▸ YOUR TASK
Scan the records for the word "follow". Copy each line that includes it.

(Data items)
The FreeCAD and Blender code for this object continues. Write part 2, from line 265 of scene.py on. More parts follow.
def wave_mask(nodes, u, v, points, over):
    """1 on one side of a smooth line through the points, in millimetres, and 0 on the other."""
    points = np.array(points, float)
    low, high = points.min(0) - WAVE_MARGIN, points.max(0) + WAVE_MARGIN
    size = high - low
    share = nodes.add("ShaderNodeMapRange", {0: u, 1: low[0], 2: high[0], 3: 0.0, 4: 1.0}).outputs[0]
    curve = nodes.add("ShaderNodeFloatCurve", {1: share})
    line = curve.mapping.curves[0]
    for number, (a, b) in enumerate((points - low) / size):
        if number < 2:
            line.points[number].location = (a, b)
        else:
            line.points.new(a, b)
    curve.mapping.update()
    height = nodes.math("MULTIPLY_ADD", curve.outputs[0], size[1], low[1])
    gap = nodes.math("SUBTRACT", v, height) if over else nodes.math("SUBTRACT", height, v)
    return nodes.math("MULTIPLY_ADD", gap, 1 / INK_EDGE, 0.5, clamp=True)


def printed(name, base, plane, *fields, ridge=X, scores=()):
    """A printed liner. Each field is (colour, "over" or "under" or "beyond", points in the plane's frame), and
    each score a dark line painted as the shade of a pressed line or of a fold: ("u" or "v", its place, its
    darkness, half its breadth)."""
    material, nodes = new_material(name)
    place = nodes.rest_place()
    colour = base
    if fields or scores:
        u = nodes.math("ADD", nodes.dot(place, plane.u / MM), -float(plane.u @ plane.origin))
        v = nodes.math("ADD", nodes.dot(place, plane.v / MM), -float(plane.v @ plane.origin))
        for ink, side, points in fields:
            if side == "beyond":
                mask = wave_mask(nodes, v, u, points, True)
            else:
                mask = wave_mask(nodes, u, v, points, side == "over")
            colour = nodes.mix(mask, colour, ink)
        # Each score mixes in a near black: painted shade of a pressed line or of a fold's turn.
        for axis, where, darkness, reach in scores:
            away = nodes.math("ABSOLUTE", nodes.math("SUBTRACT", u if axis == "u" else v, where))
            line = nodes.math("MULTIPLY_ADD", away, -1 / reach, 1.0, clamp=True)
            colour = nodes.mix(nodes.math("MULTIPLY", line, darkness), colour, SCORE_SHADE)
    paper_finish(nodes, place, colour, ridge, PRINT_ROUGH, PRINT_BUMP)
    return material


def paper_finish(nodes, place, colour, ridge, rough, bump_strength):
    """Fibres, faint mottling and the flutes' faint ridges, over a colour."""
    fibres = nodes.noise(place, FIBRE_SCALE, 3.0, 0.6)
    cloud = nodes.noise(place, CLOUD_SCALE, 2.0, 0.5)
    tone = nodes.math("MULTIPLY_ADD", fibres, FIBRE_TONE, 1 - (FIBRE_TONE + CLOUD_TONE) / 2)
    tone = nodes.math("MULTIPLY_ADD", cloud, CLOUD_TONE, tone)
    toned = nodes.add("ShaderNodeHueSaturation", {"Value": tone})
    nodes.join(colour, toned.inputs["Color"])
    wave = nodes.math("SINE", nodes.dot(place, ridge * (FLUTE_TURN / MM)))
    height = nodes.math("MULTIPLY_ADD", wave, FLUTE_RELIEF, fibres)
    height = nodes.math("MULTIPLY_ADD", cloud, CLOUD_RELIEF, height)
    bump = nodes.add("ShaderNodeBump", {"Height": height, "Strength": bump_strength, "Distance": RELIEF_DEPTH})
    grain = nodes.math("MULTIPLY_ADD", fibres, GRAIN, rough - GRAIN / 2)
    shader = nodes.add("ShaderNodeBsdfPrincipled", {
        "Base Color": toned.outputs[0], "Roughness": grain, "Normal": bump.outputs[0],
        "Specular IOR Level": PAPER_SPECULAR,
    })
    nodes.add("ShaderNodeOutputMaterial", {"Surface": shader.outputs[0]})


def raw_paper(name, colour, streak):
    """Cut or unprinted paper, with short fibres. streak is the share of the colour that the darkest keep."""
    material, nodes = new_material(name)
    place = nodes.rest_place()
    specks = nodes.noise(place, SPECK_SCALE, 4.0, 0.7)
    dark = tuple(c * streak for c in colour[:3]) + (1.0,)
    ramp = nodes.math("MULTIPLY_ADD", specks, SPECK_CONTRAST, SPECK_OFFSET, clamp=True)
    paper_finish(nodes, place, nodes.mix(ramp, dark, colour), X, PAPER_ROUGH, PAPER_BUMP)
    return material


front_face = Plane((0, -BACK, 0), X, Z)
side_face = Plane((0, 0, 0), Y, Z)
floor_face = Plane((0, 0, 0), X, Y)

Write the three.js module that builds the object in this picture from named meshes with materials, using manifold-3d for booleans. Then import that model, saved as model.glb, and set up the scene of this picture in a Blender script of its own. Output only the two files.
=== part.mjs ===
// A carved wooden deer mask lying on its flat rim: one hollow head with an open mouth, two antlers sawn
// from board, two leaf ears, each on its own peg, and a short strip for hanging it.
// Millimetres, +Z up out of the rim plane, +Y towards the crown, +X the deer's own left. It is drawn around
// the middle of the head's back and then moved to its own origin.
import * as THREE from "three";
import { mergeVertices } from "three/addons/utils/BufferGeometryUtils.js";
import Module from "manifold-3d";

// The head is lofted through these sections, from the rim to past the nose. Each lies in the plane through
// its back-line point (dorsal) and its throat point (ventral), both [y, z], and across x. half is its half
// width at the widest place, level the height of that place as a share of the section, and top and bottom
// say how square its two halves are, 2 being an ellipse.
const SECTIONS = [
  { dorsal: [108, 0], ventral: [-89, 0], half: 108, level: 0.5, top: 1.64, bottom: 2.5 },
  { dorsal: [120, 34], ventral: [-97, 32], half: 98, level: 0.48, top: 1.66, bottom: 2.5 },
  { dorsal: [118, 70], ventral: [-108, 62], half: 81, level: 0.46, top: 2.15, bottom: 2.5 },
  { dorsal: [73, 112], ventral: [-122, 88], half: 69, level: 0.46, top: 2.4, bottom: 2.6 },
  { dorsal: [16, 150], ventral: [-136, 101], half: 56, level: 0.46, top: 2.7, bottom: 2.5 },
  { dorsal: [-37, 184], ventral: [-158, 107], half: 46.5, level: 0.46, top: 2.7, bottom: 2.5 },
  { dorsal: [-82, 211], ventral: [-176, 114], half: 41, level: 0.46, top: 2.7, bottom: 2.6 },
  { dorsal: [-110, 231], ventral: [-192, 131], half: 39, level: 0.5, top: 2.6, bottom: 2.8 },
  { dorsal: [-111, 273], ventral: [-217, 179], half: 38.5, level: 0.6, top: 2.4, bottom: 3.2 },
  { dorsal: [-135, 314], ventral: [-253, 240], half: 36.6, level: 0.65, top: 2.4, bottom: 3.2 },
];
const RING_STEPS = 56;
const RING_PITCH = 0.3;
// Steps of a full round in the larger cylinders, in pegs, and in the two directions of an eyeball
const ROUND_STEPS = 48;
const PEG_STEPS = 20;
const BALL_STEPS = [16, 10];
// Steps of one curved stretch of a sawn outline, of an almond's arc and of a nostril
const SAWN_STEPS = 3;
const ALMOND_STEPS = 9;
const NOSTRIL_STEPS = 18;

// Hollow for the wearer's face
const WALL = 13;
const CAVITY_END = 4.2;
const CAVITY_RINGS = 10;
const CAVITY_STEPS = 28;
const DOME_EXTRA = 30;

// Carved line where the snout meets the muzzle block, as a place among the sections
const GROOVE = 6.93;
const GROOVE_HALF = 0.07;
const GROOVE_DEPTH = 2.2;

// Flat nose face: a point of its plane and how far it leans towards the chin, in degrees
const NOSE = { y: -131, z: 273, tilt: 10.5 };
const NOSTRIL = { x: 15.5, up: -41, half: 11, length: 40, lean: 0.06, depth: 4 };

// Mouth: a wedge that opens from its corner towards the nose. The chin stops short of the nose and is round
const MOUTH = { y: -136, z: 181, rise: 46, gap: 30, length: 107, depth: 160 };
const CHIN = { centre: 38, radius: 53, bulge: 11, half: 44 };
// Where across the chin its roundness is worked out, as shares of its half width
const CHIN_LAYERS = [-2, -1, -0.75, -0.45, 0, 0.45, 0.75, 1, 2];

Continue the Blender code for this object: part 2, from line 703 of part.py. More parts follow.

▸ TASK RESULT
The FreeCAD and Blender code for this object continues. Write part 2, from line 265 of scene.py on. More parts follow.
Continue the Blender code for this object: part 2, from line 703 of part.py. More parts follow.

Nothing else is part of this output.